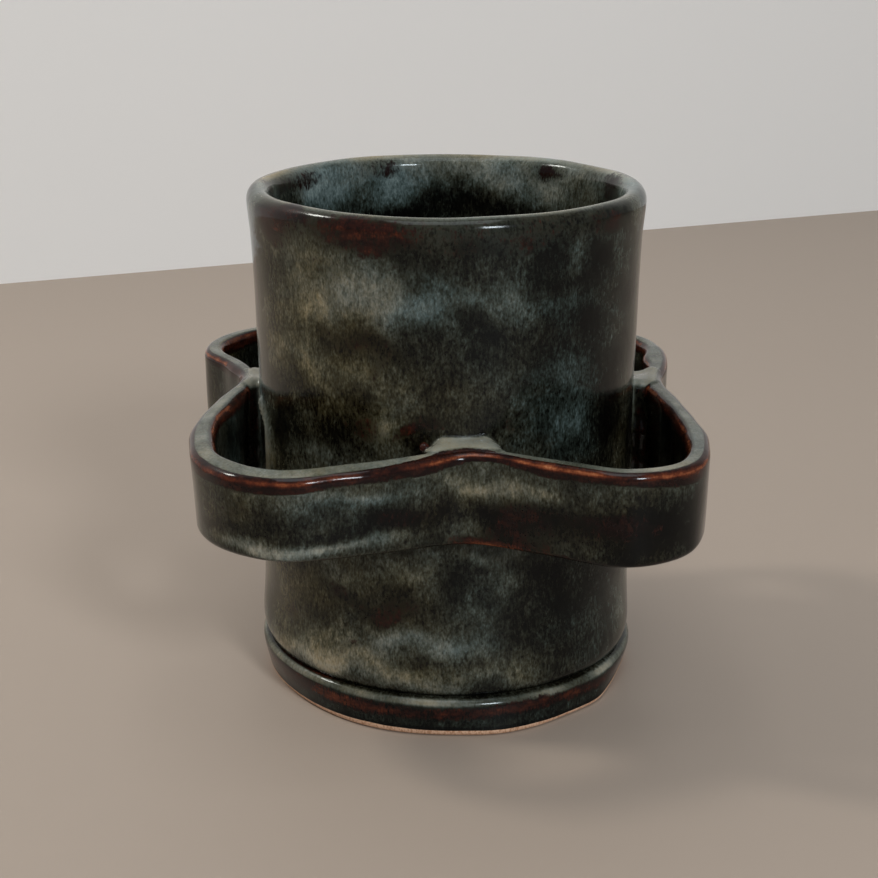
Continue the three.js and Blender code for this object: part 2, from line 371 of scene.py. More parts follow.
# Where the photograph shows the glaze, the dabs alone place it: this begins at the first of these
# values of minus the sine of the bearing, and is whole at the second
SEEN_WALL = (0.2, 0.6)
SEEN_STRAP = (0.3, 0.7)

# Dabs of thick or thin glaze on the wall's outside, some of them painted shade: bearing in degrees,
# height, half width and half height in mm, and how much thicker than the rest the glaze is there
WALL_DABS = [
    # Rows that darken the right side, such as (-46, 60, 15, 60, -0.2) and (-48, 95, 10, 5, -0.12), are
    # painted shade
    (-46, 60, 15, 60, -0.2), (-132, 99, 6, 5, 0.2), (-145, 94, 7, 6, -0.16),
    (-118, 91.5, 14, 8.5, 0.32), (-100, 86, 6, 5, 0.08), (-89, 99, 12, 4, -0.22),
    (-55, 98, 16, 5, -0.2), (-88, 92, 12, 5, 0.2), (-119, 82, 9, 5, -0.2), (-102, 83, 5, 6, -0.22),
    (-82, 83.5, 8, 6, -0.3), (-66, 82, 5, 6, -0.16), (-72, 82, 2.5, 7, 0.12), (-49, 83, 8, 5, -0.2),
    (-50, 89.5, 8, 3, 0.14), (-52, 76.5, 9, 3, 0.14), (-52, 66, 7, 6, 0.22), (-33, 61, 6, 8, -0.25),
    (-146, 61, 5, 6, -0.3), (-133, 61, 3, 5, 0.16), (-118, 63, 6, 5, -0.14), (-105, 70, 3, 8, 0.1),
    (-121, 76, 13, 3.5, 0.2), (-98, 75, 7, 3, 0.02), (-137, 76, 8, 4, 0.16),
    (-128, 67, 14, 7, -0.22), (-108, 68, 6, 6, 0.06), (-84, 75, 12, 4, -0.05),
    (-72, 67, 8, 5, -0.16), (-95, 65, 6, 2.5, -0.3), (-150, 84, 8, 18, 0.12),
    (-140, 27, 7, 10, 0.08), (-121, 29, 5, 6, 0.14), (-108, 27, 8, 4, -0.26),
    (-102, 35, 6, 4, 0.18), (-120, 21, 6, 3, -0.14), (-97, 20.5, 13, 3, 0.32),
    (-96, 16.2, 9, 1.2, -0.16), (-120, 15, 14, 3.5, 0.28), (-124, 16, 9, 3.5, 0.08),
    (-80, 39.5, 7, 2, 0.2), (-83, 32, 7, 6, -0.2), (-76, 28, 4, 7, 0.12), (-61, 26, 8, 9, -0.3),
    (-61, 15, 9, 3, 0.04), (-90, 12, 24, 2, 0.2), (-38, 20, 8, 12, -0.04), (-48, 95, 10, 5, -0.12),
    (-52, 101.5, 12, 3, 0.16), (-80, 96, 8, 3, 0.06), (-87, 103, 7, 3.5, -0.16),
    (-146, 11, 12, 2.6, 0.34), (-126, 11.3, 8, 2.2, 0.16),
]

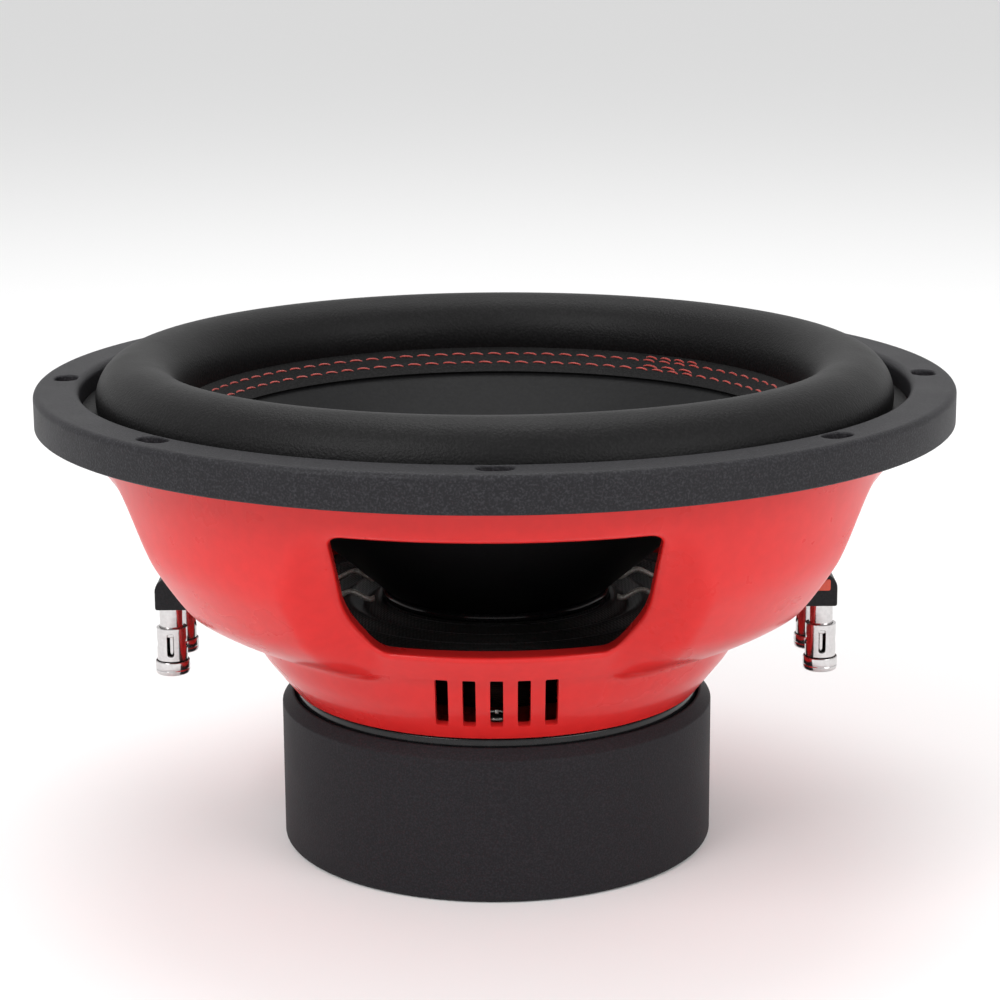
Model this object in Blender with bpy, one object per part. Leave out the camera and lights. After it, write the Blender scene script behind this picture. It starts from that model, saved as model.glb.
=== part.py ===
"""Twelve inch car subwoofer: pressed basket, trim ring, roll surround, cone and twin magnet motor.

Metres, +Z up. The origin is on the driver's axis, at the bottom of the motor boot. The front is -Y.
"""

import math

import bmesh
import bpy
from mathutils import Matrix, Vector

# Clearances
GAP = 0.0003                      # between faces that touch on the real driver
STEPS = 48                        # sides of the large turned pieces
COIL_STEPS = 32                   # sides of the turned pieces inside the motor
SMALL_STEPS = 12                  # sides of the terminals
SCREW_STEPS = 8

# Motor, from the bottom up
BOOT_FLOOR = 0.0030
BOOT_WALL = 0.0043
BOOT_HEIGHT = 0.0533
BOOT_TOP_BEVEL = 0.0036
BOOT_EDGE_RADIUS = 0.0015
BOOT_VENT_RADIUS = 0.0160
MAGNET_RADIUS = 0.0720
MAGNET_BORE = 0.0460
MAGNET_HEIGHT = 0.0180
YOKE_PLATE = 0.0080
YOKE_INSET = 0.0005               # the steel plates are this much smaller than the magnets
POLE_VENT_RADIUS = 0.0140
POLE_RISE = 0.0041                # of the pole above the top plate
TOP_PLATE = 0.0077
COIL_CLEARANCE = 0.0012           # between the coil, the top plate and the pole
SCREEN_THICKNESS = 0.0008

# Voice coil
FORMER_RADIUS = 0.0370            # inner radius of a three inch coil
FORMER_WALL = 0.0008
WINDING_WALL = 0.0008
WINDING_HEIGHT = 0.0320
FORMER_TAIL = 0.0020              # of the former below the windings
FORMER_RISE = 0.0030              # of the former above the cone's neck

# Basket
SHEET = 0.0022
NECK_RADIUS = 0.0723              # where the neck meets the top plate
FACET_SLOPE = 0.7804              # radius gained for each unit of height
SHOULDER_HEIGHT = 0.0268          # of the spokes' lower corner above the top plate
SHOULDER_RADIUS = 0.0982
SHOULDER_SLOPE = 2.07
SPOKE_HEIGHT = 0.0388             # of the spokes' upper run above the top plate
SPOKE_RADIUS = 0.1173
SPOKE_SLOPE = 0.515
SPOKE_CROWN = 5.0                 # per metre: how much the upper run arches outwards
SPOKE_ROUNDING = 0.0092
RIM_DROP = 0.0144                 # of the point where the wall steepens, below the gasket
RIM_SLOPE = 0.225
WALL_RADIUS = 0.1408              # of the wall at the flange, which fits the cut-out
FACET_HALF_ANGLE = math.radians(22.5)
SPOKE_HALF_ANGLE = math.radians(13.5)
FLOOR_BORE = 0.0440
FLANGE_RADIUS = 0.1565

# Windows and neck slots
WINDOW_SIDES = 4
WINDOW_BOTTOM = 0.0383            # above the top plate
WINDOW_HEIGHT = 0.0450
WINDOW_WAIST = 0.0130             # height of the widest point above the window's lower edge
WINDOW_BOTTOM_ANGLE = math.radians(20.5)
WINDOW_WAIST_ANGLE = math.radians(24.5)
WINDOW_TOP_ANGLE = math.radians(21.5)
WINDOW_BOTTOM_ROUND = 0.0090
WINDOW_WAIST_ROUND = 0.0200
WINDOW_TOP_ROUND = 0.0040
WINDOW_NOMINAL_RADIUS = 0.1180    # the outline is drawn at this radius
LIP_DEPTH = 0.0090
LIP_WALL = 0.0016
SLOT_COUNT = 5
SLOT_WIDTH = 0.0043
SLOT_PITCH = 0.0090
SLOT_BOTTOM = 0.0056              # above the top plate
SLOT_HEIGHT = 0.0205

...

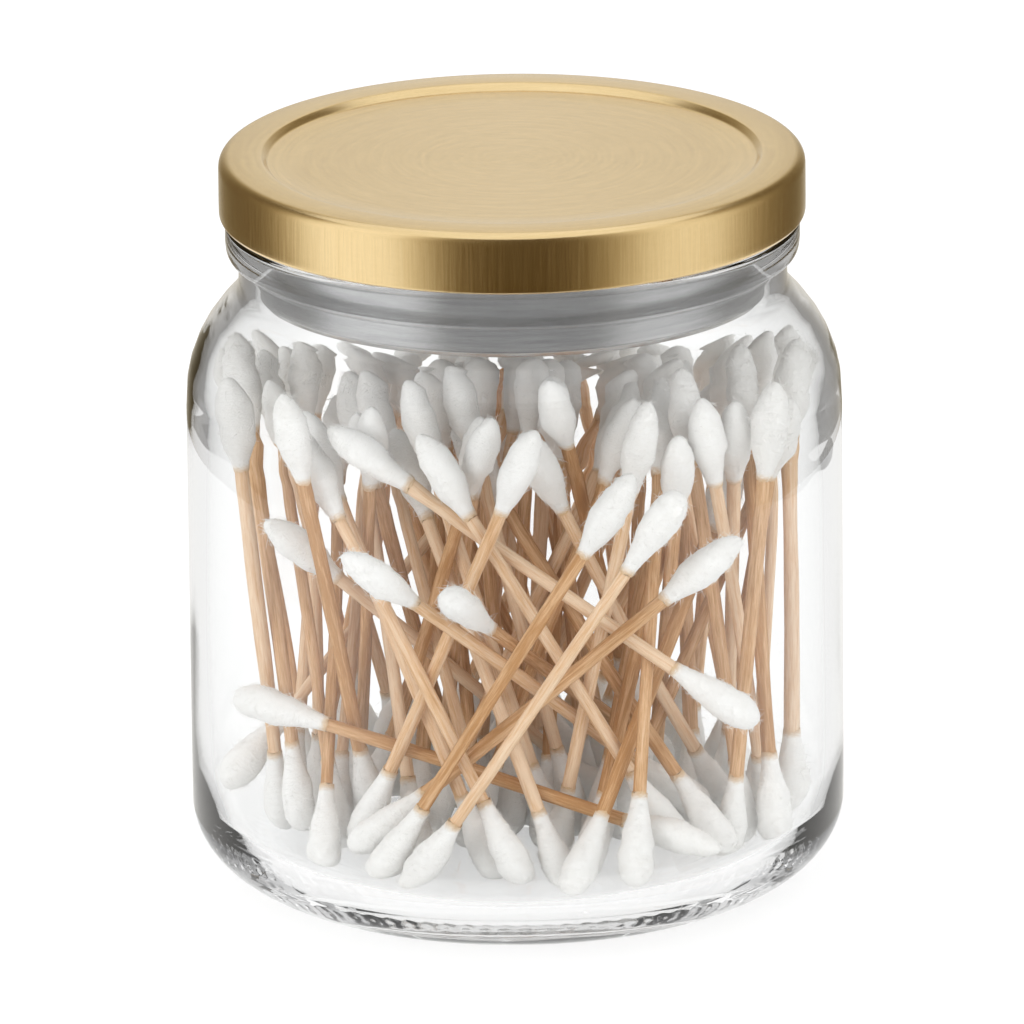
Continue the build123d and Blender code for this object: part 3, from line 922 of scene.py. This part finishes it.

§ **Exercise task**: Retype the portion of the data above that starts on the line with "Model this object" and finishes on the line with "import math", including both of those lines.

§ **Solved problem**:
Model this object in Blender with bpy, one object per part. Leave out the camera and lights. After it, write the Blender scene script behind this picture. It starts from that model, saved as model.glb.
=== part.py ===
"""Twelve inch car subwoofer: pressed basket, trim ring, roll surround, cone and twin magnet motor.

Metres, +Z up. The origin is on the driver's axis, at the bottom of the motor boot. The front is -Y.
"""

import math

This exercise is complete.